— Set task —
Every line from the beginning of the records below up to the one holding "return sorted(marks)" should be quoted exactly; leave out the rest.

— Records —
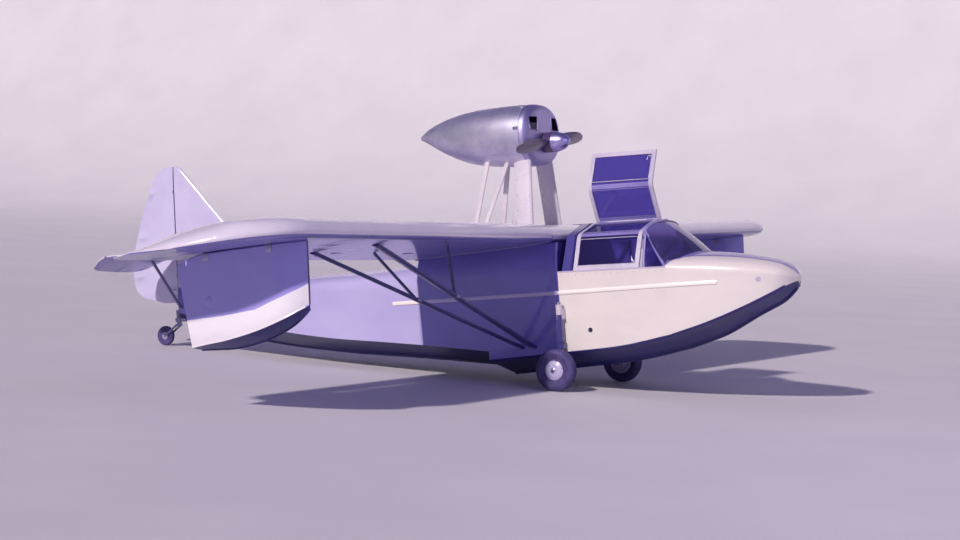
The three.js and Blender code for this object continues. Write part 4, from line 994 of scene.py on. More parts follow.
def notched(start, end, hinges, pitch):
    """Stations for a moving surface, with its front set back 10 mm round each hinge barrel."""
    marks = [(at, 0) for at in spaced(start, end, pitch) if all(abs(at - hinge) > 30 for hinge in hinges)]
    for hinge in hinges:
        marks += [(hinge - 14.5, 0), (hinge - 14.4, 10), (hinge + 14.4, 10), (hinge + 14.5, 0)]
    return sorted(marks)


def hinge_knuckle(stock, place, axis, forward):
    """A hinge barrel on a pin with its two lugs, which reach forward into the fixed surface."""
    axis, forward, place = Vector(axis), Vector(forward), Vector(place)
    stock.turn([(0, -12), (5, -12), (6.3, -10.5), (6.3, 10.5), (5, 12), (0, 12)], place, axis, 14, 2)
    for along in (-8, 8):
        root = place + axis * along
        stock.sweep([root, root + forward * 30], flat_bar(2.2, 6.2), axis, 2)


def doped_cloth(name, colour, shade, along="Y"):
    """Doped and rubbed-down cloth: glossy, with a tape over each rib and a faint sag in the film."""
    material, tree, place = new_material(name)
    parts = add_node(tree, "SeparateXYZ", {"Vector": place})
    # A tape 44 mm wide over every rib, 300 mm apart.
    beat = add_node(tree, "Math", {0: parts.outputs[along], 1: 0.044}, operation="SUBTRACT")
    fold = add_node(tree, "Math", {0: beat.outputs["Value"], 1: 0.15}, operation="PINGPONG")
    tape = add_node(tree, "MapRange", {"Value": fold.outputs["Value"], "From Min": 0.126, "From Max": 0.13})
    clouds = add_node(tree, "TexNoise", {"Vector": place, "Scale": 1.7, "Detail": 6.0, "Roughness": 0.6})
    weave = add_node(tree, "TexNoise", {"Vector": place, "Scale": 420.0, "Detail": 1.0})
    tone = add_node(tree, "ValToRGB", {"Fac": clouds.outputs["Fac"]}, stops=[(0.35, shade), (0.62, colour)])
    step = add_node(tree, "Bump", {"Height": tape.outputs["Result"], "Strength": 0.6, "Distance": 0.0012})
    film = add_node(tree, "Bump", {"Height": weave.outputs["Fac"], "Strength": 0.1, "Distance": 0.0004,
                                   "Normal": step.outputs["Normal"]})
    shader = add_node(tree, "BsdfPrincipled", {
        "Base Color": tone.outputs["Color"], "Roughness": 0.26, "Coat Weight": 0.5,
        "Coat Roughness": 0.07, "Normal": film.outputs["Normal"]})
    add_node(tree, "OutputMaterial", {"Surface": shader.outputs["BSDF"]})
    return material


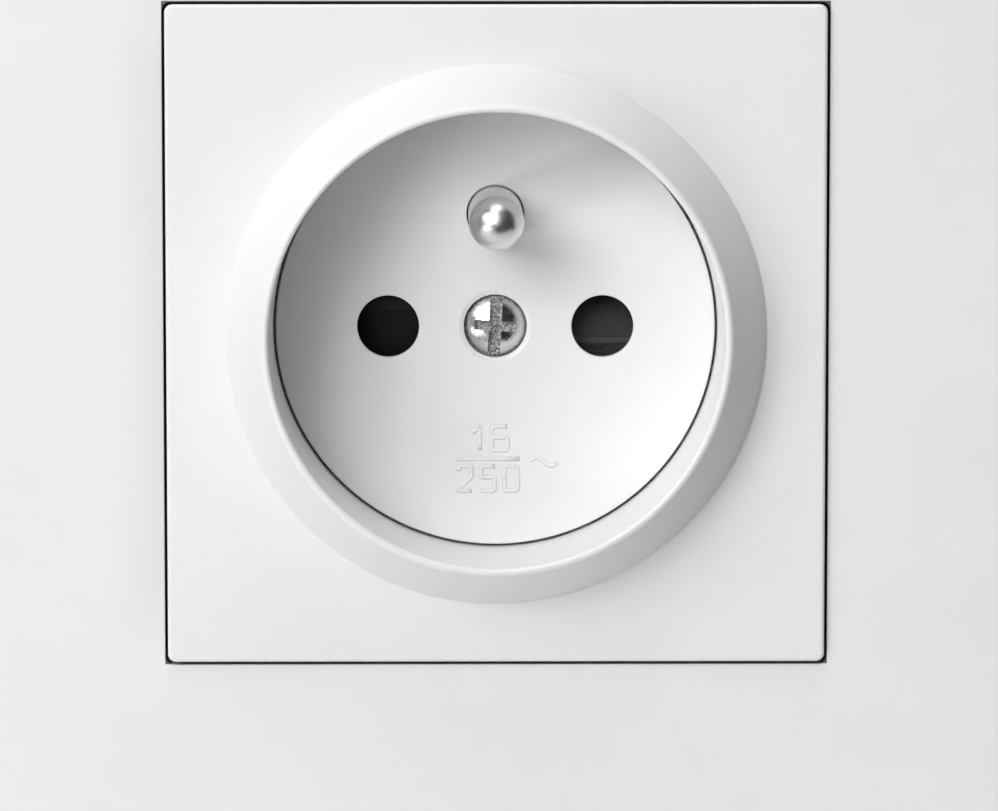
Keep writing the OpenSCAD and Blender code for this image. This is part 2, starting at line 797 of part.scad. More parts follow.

— Worked answer —
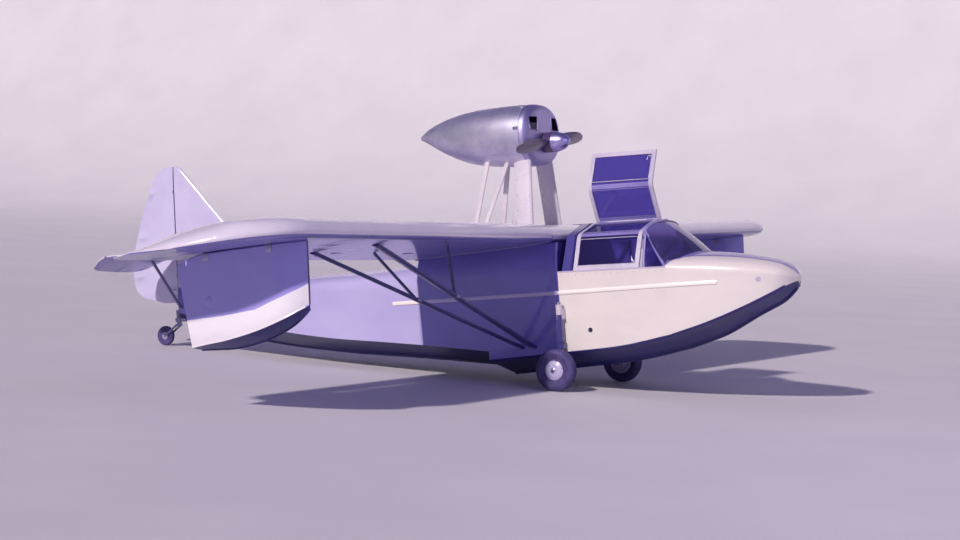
The three.js and Blender code for this object continues. Write part 4, from line 994 of scene.py on. More parts follow.
def notched(start, end, hinges, pitch):
    """Stations for a moving surface, with its front set back 10 mm round each hinge barrel."""
    marks = [(at, 0) for at in spaced(start, end, pitch) if all(abs(at - hinge) > 30 for hinge in hinges)]
    for hinge in hinges:
        marks += [(hinge - 14.5, 0), (hinge - 14.4, 10), (hinge + 14.4, 10), (hinge + 14.5, 0)]
    return sorted(marks)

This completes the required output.